Shares of Diageo’s rivals were hit in the backwash of the announcement as investors feared a global deceleration in growth, and consumers trading down to cheaper bottles.

Pernod Ricard’s shares were 5.7% lower, Rémy Cointreau shed 4.2%, while Campari and Brown-Forman both saw their shares fall by more than 3%. They have all pointed to more difficult trading conditions since the summer.

Those falls further underlined that investors fear that premiumisation and higher margins will be harder to achieve in the coming months, especially as consumers balk at the inflation-busting price rises of the past 12 months.

Diageo’s share price is now 27% below it 12-month high, Rémy Cointreau’s is 40% lower, Pernod Ricard and Brown-Forman have both shed about 25% since their year’s peak and Campari is 18% down.

Diageo said the slump in Latin America was due to a “materially weaker” performance which means its sales there are expected to fall by 20% in the half year to the end of December. That compares with the region’s net organic sales growth of 9% in the full year to the end June.

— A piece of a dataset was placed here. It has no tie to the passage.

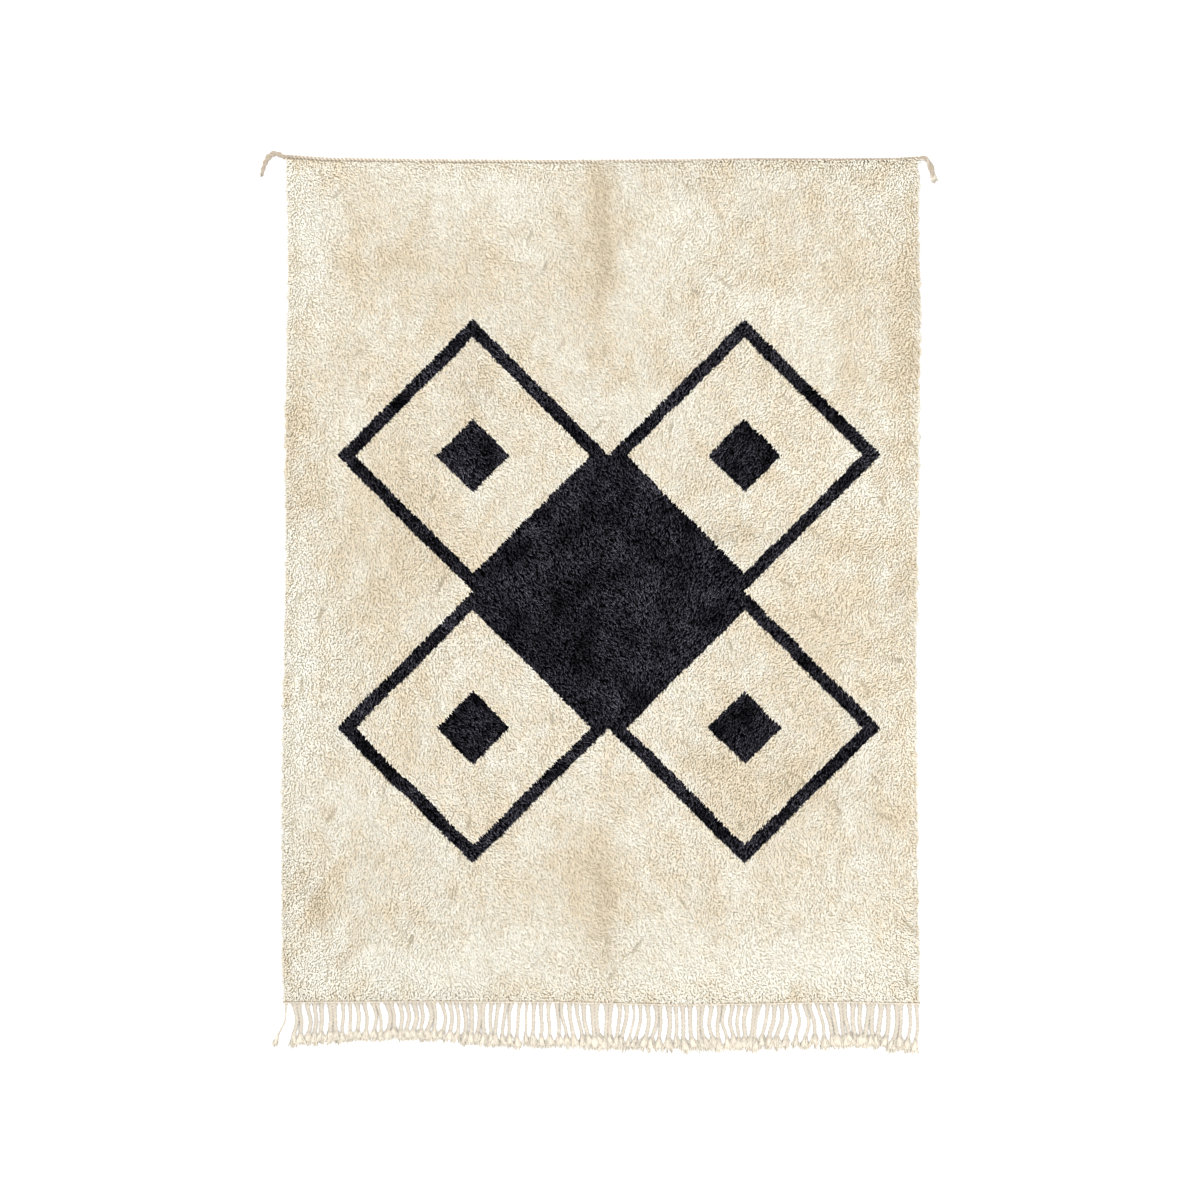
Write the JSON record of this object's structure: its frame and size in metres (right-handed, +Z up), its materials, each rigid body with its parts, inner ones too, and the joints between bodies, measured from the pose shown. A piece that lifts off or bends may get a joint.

On those figures the group’s half-year turnover will be at least 2% lower than the comparable period last year, possibly more if consumers elsewhere display the same purchasing reluctance.

Diageo said that “organic operating profit growth for the first half of fiscal 24 will decline compared to the first half of fiscal 23”.

“Macroeconomic pressures have worsened and that caused lower consumption and really more consumer downtrading than what the team was expecting,” said new chief executive Debra Crew of the Latin American slump.

“These impacts are slowing down progress in reducing channel inventory to appropriate levels for the current environment.”

In other words, Diageo has found itself overstocked, especially in Scotch, its biggest seller in the region.

Yet as recently as September, Crew told investors that operating profit growth would accelerate in the first half of the current financial year.

However, despite the sudden hitting of the brakes, Diageo said it expects conditions to improve and sales and profit growth to pick up in the second half of its financial year which starts in January.

“At the group level, we expect to see a gradual improvement in organic net sales and organic operating profit growth from the first half …..while we continue to invest in marketing, and in the business, to drive long-term sustainable growth”, the company said.

What Crew did not say, however, was that the hoped-for growth in the second half of the year would fully make up for the present sales slump. Meanwhile, trading down and extra marketing spending will hit margins.

Pernod Ricard held its annual meeting on the afternoon of Diageo’s announcement and while chairman and chief executive Alexandre Ricard repeated that the three months to the end of September had been “soft” with organic sales falling by 2%, he chose not give an update other than to say that the group remained on course to achieve its medium-term goals.

In an interview earlier this month he had said that early indications from China’s mid-autumn festival had been mildly encouraging.

Diageo is sticking to its blanket medium-term guidance for the next two years of annual organic net sales growth of between 5% and 7% and organic operating profit growth of between 6% and 9%.

The very fact that Crew was obliged to issue the trading statement means that she will come under heavy questioning on Wednesday when Diageo hosts a Capital Markets event for analysts and advisers in New York.

They will want detail of how she sees the second half of the financial year, whether there are signs of market softness in other regions and why, despite its much-trumpeted data analytics,  Diageo was caught out by a rapid slump in its business in what was believed to be a growing geographic region.